# Considering an 8 Series...mistake or not?



## samplemaven (Jul 3, 2006)

I was in a meeting last week, and someone commented I was "into" bimmers. 

After a couple of drinks, one of the guys said he knew a doctor in a nearby city who had an 8 series, complete and in good shape, parked in his garage and just wanted to be rid of it.

$5,000 for 1991, black with a six speed manual. I told him I'd take it, sight unseen (of course after I see it, I'll back out if not a good car).

I figure if the story's true, there must be some major mechanical issues with the car...but I don't know anything about the car yet.

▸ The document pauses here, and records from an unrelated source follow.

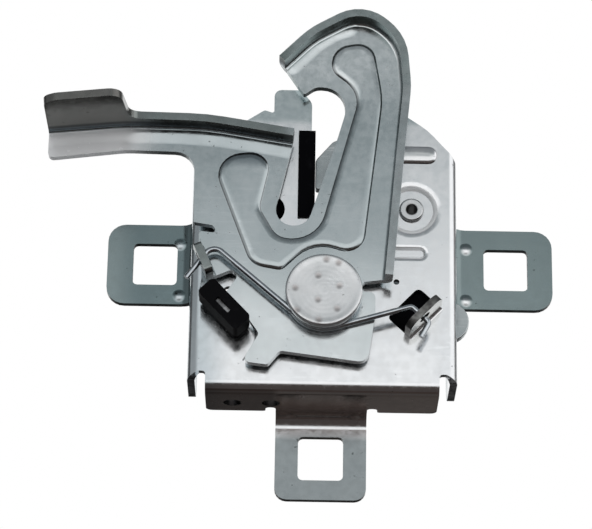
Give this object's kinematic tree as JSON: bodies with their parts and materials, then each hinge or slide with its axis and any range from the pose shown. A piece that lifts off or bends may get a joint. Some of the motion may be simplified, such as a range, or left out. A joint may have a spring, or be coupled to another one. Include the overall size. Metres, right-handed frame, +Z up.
{
  "type": "bonnet latch",
  "caption": "Bonnet latch with a pressed three-eared housing, sprung safety catch lever with finger pad, and primary hook behind.",
  "frame": {"origin": "where the pivot's axis meets the mounting plane, which is the rear face of the three ears", "axes": "+X to the right seen from the front, +Z up in the picture, +Y to the back, out of the ears' rear faces"},
  "size_m": [0.1539, 0.0504, 0.1468],
  "materials": {
    "zinc_steel": "zinc plated, satin with faint blue passivation",
    "zinc_rivet": "zinc plated, dull",
    "spring_steel": "plated wire, satin",
    "black_rubber": "black, matt",
    "black_plastic": "black, satin"
  },
  "bodies": {
    "latch_body": {"housing": "zinc_steel", "pivot_rivet": "zinc_rivet", "front_washer": "zinc_rivet", "back_washer": "zinc_rivet", "end_washer": "zinc_rivet", "spring_collar": "zinc_rivet", "hook_collar": "zinc_rivet", "stop_rivet": "zinc_rivet", "stop_buffer": "black_rubber", "striker_guide": "black_plastic", "glide_pad": "black_plastic", "catch_spring": "spring_steel", "hook_spring": "spring_steel"},
    "safety_catch": {"safety_lever": "zinc_steel"},
    "hook": {"primary_hook": "zinc_steel"}
  },
  "joints": [
    {"name": "safety_catch_swing", "type": "hinge", "parent": "latch_body", "child": "safety_catch", "pos_m": [0, 0, 0], "axis": [0, 1, 0], "range_deg": [0, 10], "stiffness_Nm_per_rad": 0.12, "springref_deg": -17.19, "deforming": ["catch_spring"]},
    {"name": "primary_hook_swing", "type": "hinge", "parent": "latch_body", "child": "hook", "pos_m": [0, 0, 0], "axis": [0, 1, 0], "range_deg": [0, 12], "stiffness_Nm_per_rad": 0.08, "springref_deg": -8.59, "deforming": ["hook_spring"]}
  ]
}
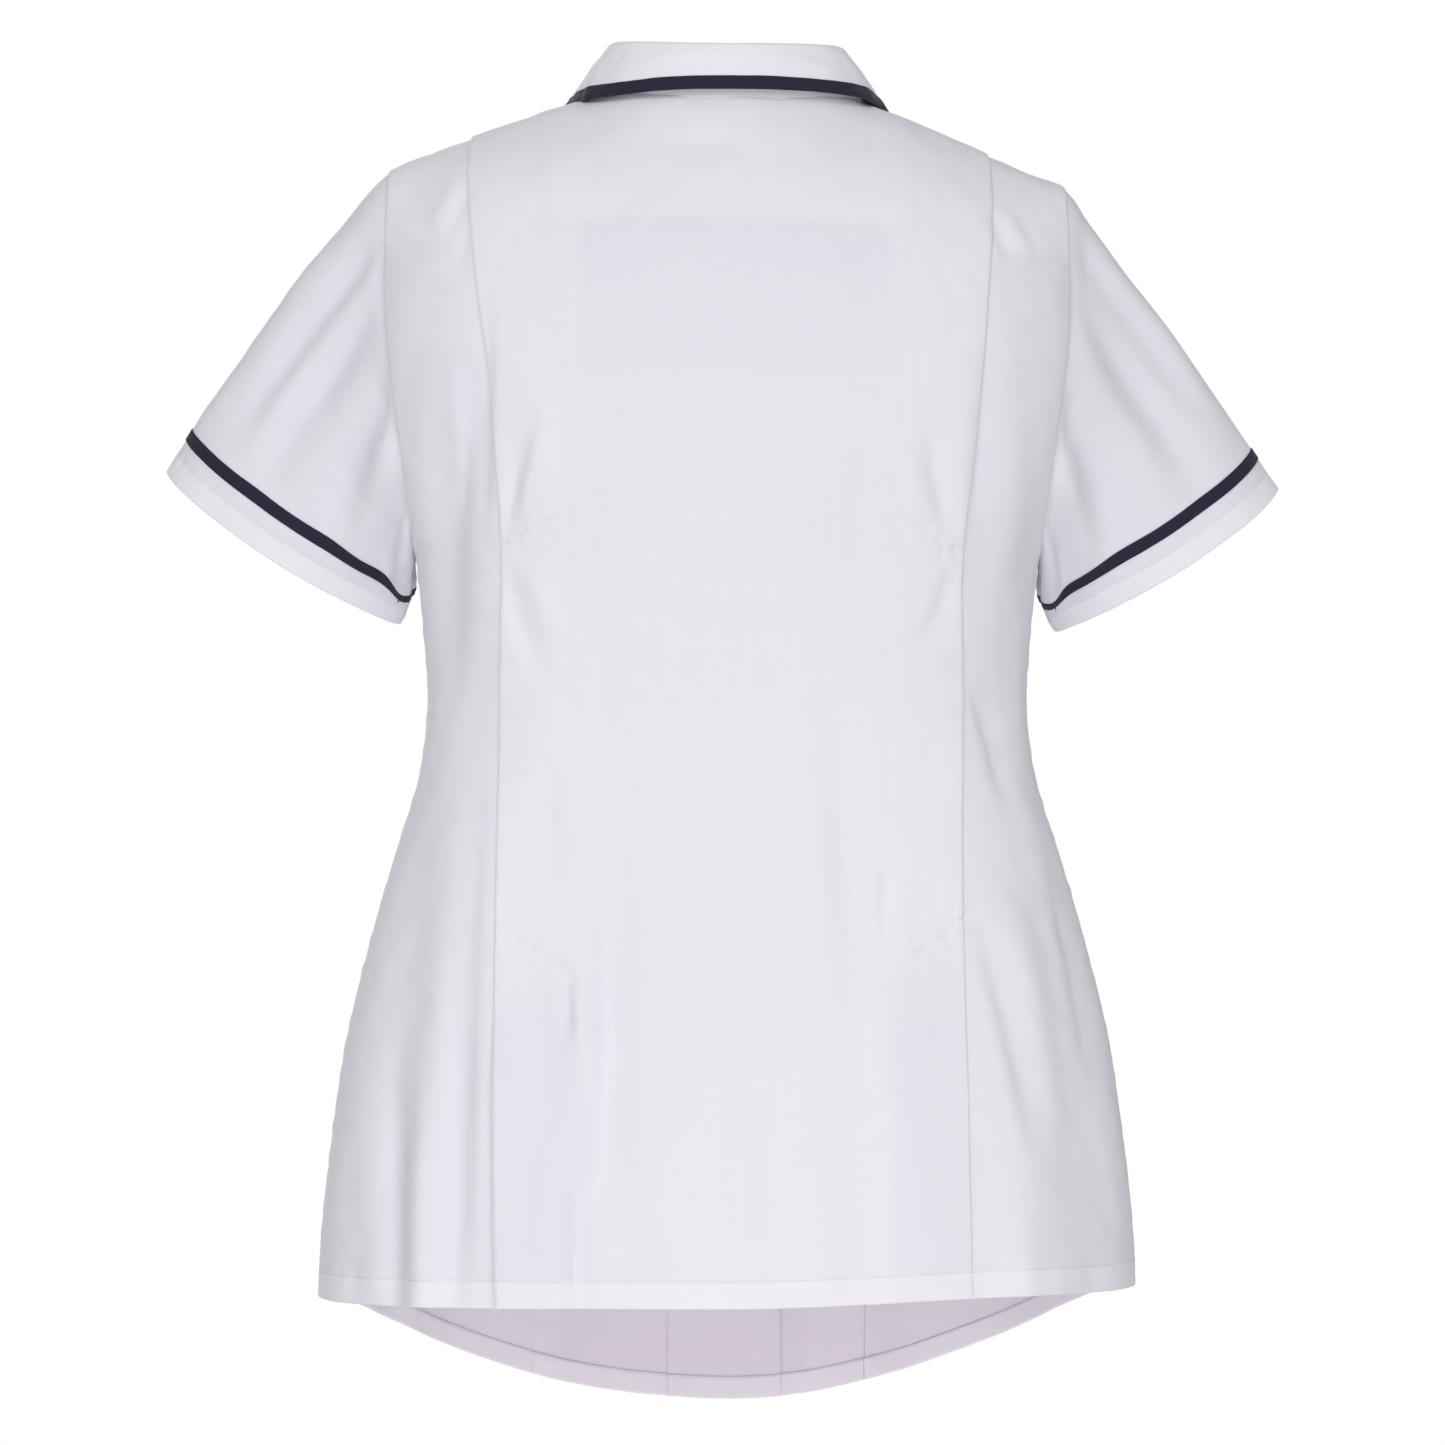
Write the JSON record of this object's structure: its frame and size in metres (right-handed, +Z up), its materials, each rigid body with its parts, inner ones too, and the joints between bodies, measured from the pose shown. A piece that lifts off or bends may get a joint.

I've seen the NADA and Hemmings estimates, and it's obvious that this deal is too good to be true, but...now I'm interested.

If we were able to get together on the price...and the car is nice...should I still run from a used 8 Series? From what little I have read, these exotics are out of this world expensive to work on.

What do you think?


----------



## Payback (Jan 11, 2009)

I would be interested. So what he had a couple of drinks. Some people speak the truth when drunk/ a little tipsey. $5000. for a car like that! I will take it even if it needed some work. Hopefully it wouldnt be that much work being needed. 

Good Luck!


----------



## TerryY (Jul 20, 2003)

I am prejudiced of course but there are a lot of 8s for sale and a lot of bargains to be had. Six speeds are the most desirable of the early 850s.

There are a lot of tech resources available--see my signature for some. There are two very active 8 series groups in US Forumland and a couple of more in Europe.


----------



## dalekressin (Sep 3, 2008)

I prefer to fill my garage with top quality. I'd look it over unless I have time free for auto maint.


----------



## paullydoo1 (Dec 30, 2009)

talk to Tom at wuffer.net for your best advice. That car would be a steal at 5g but they are a complicated beast that can become a full time job to resurrect if run down. I assume it's a V12, which automatically DOUBLES the electronics in the car, but Tom is a guru on them. If it's the 4.0 V8 it would be far simpler, but then there is the Nikasil issue with those also, if not previously taken care of. Just the fact that it is a 6spd makes it worth that in parts alone.


----------



## TxGr8White (Jan 11, 2010)

paullydoo1 said:


> ... I assume it's a V12, which automatically DOUBLES the electronics in the car, but Tom is a guru on them. If it's the 4.0 V8 it would be far simpler, but then there is the Nikasil issue with those also, if not previously taken care of. Just the fact that it is a 6spd makes it worth that in parts alone.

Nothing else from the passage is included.